**PROBLEM**:
Quote the whole listing verbatim.

* BEGIN SOURCE DATA *

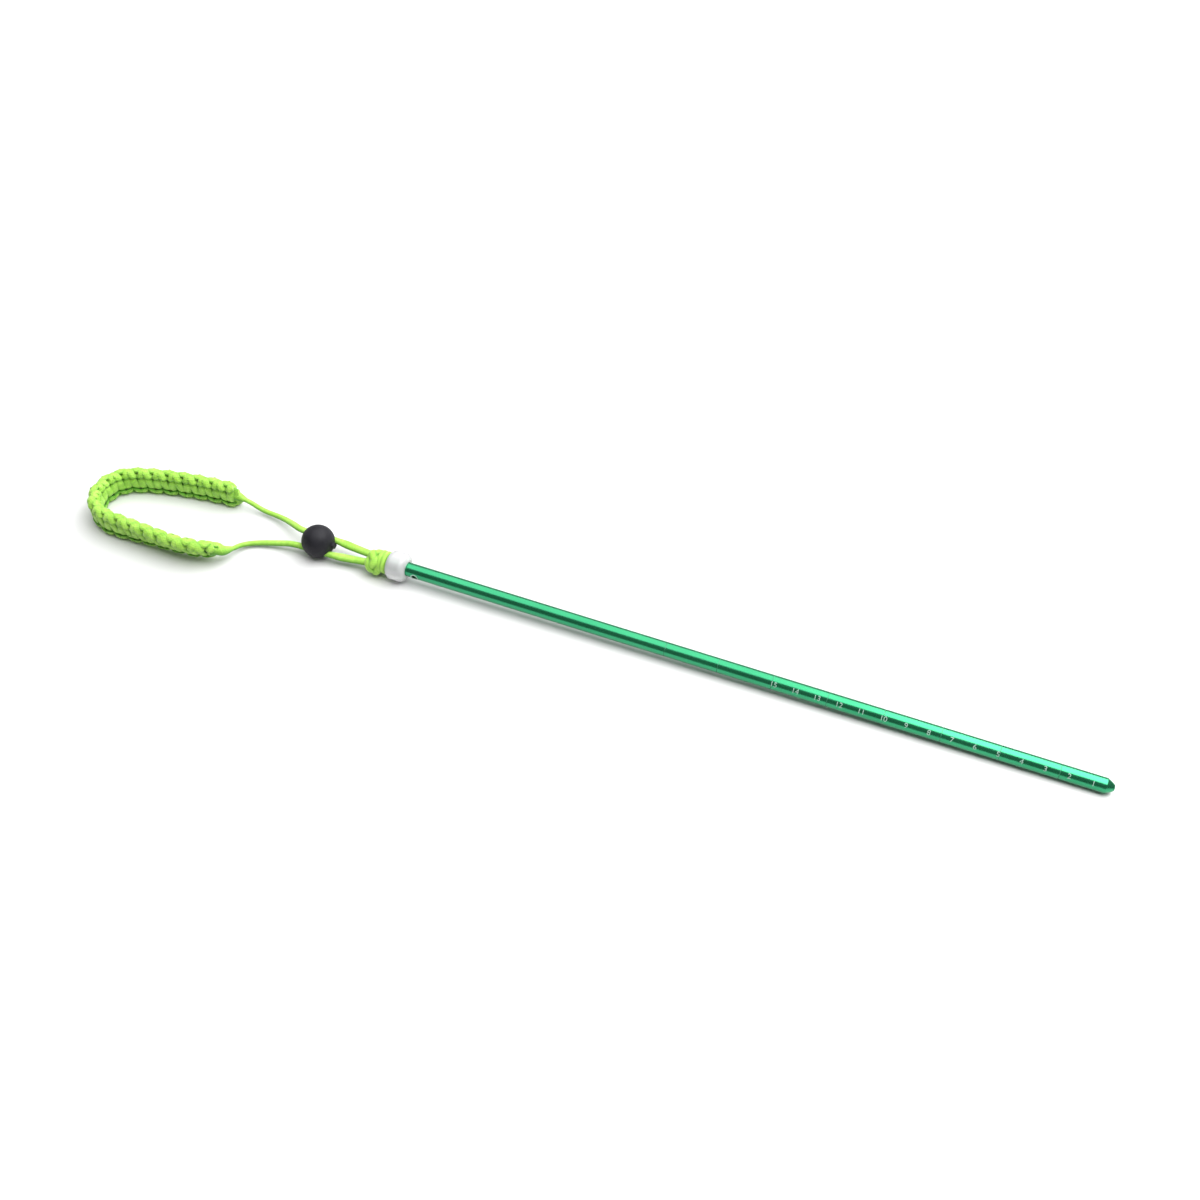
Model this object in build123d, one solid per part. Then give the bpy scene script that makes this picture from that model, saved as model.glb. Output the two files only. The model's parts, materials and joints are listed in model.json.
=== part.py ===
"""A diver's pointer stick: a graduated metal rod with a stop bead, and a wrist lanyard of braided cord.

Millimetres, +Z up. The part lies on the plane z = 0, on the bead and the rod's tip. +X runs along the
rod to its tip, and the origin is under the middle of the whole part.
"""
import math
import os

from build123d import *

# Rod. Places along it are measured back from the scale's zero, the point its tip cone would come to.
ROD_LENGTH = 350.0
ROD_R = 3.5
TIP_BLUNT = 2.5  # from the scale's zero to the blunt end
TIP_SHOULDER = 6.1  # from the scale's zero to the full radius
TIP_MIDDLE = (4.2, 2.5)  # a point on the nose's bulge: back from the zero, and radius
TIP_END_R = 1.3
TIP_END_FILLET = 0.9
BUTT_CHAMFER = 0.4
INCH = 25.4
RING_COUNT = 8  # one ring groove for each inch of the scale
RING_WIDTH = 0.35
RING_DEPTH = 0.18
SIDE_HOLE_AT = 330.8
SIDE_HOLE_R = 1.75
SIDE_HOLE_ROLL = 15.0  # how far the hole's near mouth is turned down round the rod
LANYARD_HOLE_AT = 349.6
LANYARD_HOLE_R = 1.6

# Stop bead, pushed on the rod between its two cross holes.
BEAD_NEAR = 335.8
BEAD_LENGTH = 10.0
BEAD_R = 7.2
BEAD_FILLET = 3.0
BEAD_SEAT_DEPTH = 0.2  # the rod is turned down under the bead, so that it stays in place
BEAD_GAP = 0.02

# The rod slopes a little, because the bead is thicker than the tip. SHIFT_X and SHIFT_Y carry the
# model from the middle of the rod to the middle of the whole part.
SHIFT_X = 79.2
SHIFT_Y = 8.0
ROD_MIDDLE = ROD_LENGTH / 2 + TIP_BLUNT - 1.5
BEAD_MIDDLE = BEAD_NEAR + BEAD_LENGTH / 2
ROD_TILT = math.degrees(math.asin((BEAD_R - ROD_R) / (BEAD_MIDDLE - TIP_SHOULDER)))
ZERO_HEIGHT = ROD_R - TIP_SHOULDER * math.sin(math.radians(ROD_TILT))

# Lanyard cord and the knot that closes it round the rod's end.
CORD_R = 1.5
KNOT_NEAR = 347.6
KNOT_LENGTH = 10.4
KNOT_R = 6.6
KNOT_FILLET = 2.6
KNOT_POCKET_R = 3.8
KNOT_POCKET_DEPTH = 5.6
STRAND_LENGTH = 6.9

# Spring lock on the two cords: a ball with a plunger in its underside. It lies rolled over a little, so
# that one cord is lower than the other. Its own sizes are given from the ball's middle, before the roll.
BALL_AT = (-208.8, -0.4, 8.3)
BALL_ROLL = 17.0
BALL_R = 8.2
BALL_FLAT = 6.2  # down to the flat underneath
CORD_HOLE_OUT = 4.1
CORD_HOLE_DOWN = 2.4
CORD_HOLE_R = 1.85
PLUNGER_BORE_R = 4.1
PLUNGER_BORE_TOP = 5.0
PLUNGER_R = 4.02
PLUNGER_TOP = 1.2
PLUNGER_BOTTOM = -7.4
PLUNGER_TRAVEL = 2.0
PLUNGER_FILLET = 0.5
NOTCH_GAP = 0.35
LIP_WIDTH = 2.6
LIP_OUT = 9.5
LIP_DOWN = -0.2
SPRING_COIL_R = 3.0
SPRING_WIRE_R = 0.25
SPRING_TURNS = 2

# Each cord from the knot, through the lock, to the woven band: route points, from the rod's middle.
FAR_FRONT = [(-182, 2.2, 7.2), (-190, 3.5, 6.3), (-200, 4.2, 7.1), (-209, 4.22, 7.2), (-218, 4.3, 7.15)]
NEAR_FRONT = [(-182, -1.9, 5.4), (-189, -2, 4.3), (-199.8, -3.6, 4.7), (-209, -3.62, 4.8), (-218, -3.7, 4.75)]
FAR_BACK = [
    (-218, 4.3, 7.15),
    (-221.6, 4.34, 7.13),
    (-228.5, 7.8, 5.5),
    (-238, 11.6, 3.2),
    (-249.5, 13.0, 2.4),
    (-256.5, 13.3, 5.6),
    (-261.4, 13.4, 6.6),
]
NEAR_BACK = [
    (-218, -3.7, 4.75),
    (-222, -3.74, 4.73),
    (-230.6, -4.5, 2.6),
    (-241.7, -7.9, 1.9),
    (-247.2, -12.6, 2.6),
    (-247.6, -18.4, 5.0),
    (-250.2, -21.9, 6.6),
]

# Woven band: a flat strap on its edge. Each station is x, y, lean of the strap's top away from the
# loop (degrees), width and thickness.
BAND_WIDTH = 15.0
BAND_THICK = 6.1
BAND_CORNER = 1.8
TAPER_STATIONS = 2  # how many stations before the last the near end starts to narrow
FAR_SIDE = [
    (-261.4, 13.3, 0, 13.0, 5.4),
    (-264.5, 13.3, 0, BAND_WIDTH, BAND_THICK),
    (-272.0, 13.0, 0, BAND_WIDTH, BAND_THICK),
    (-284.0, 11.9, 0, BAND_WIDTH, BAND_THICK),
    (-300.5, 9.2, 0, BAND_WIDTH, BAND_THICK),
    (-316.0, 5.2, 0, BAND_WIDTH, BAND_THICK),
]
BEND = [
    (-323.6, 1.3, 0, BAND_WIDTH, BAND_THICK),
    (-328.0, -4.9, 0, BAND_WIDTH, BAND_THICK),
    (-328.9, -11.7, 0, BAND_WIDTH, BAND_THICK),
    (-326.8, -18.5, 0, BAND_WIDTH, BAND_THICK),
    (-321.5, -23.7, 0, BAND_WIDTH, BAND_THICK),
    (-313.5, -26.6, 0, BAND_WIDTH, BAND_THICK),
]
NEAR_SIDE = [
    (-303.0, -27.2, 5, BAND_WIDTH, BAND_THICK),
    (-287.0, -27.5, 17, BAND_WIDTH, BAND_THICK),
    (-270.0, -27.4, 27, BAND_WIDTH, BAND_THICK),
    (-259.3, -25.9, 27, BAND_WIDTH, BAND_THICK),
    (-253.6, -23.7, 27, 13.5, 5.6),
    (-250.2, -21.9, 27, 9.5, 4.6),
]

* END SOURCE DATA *

**RESPONSE TO THE EXERCISE**:
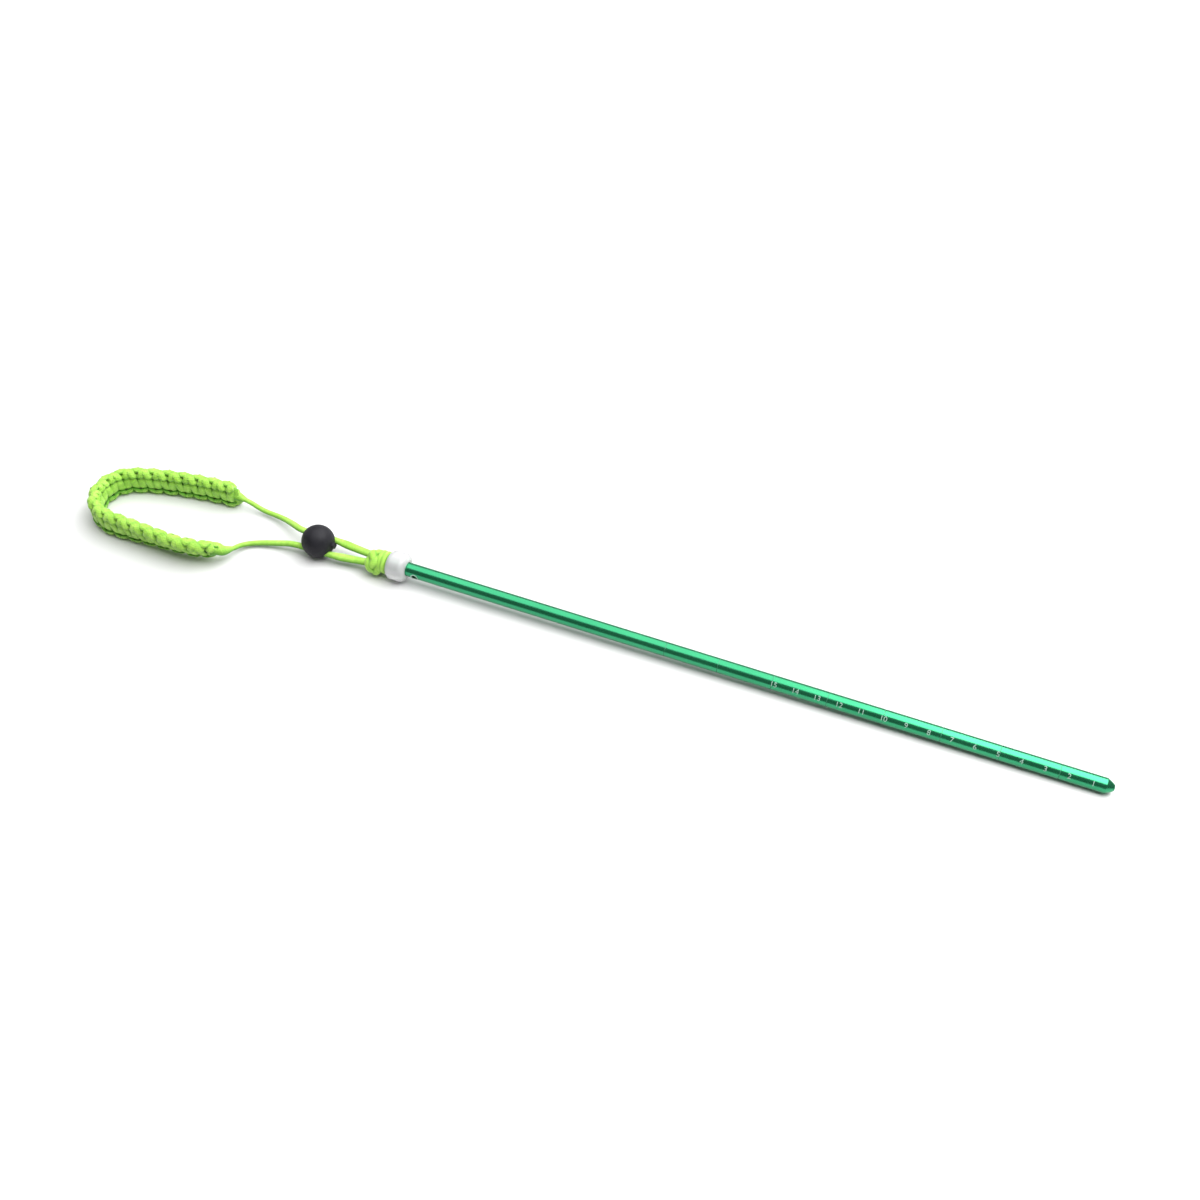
Model this object in build123d, one solid per part. Then give the bpy scene script that makes this picture from that model, saved as model.glb. Output the two files only. The model's parts, materials and joints are listed in model.json.
=== part.py ===
"""A diver's pointer stick: a graduated metal rod with a stop bead, and a wrist lanyard of braided cord.

Millimetres, +Z up. The part lies on the plane z = 0, on the bead and the rod's tip. +X runs along the
rod to its tip, and the origin is under the middle of the whole part.
"""
import math
import os

from build123d import *

# Rod. Places along it are measured back from the scale's zero, the point its tip cone would come to.
ROD_LENGTH = 350.0
ROD_R = 3.5
TIP_BLUNT = 2.5  # from the scale's zero to the blunt end
TIP_SHOULDER = 6.1  # from the scale's zero to the full radius
TIP_MIDDLE = (4.2, 2.5)  # a point on the nose's bulge: back from the zero, and radius
TIP_END_R = 1.3
TIP_END_FILLET = 0.9
BUTT_CHAMFER = 0.4
INCH = 25.4
RING_COUNT = 8  # one ring groove for each inch of the scale
RING_WIDTH = 0.35
RING_DEPTH = 0.18
SIDE_HOLE_AT = 330.8
SIDE_HOLE_R = 1.75
SIDE_HOLE_ROLL = 15.0  # how far the hole's near mouth is turned down round the rod
LANYARD_HOLE_AT = 349.6
LANYARD_HOLE_R = 1.6

# Stop bead, pushed on the rod between its two cross holes.
BEAD_NEAR = 335.8
BEAD_LENGTH = 10.0
BEAD_R = 7.2
BEAD_FILLET = 3.0
BEAD_SEAT_DEPTH = 0.2  # the rod is turned down under the bead, so that it stays in place
BEAD_GAP = 0.02

# The rod slopes a little, because the bead is thicker than the tip. SHIFT_X and SHIFT_Y carry the
# model from the middle of the rod to the middle of the whole part.
SHIFT_X = 79.2
SHIFT_Y = 8.0
ROD_MIDDLE = ROD_LENGTH / 2 + TIP_BLUNT - 1.5
BEAD_MIDDLE = BEAD_NEAR + BEAD_LENGTH / 2
ROD_TILT = math.degrees(math.asin((BEAD_R - ROD_R) / (BEAD_MIDDLE - TIP_SHOULDER)))
ZERO_HEIGHT = ROD_R - TIP_SHOULDER * math.sin(math.radians(ROD_TILT))

# Lanyard cord and the knot that closes it round the rod's end.
CORD_R = 1.5
KNOT_NEAR = 347.6
KNOT_LENGTH = 10.4
KNOT_R = 6.6
KNOT_FILLET = 2.6
KNOT_POCKET_R = 3.8
KNOT_POCKET_DEPTH = 5.6
STRAND_LENGTH = 6.9

# Spring lock on the two cords: a ball with a plunger in its underside. It lies rolled over a little, so
# that one cord is lower than the other. Its own sizes are given from the ball's middle, before the roll.
BALL_AT = (-208.8, -0.4, 8.3)
BALL_ROLL = 17.0
BALL_R = 8.2
BALL_FLAT = 6.2  # down to the flat underneath
CORD_HOLE_OUT = 4.1
CORD_HOLE_DOWN = 2.4
CORD_HOLE_R = 1.85
PLUNGER_BORE_R = 4.1
PLUNGER_BORE_TOP = 5.0
PLUNGER_R = 4.02
PLUNGER_TOP = 1.2
PLUNGER_BOTTOM = -7.4
PLUNGER_TRAVEL = 2.0
PLUNGER_FILLET = 0.5
NOTCH_GAP = 0.35
LIP_WIDTH = 2.6
LIP_OUT = 9.5
LIP_DOWN = -0.2
SPRING_COIL_R = 3.0
SPRING_WIRE_R = 0.25
SPRING_TURNS = 2

# Each cord from the knot, through the lock, to the woven band: route points, from the rod's middle.
FAR_FRONT = [(-182, 2.2, 7.2), (-190, 3.5, 6.3), (-200, 4.2, 7.1), (-209, 4.22, 7.2), (-218, 4.3, 7.15)]
NEAR_FRONT = [(-182, -1.9, 5.4), (-189, -2, 4.3), (-199.8, -3.6, 4.7), (-209, -3.62, 4.8), (-218, -3.7, 4.75)]
FAR_BACK = [
    (-218, 4.3, 7.15),
    (-221.6, 4.34, 7.13),
    (-228.5, 7.8, 5.5),
    (-238, 11.6, 3.2),
    (-249.5, 13.0, 2.4),
    (-256.5, 13.3, 5.6),
    (-261.4, 13.4, 6.6),
]
NEAR_BACK = [
    (-218, -3.7, 4.75),
    (-222, -3.74, 4.73),
    (-230.6, -4.5, 2.6),
    (-241.7, -7.9, 1.9),
    (-247.2, -12.6, 2.6),
    (-247.6, -18.4, 5.0),
    (-250.2, -21.9, 6.6),
]

# Woven band: a flat strap on its edge. Each station is x, y, lean of the strap's top away from the
# loop (degrees), width and thickness.
BAND_WIDTH = 15.0
BAND_THICK = 6.1
BAND_CORNER = 1.8
TAPER_STATIONS = 2  # how many stations before the last the near end starts to narrow
FAR_SIDE = [
    (-261.4, 13.3, 0, 13.0, 5.4),
    (-264.5, 13.3, 0, BAND_WIDTH, BAND_THICK),
    (-272.0, 13.0, 0, BAND_WIDTH, BAND_THICK),
    (-284.0, 11.9, 0, BAND_WIDTH, BAND_THICK),
    (-300.5, 9.2, 0, BAND_WIDTH, BAND_THICK),
    (-316.0, 5.2, 0, BAND_WIDTH, BAND_THICK),
]
BEND = [
    (-323.6, 1.3, 0, BAND_WIDTH, BAND_THICK),
    (-328.0, -4.9, 0, BAND_WIDTH, BAND_THICK),
    (-328.9, -11.7, 0, BAND_WIDTH, BAND_THICK),
    (-326.8, -18.5, 0, BAND_WIDTH, BAND_THICK),
    (-321.5, -23.7, 0, BAND_WIDTH, BAND_THICK),
    (-313.5, -26.6, 0, BAND_WIDTH, BAND_THICK),
]
NEAR_SIDE = [
    (-303.0, -27.2, 5, BAND_WIDTH, BAND_THICK),
    (-287.0, -27.5, 17, BAND_WIDTH, BAND_THICK),
    (-270.0, -27.4, 27, BAND_WIDTH, BAND_THICK),
    (-259.3, -25.9, 27, BAND_WIDTH, BAND_THICK),
    (-253.6, -23.7, 27, 13.5, 5.6),
    (-250.2, -21.9, 27, 9.5, 4.6),
]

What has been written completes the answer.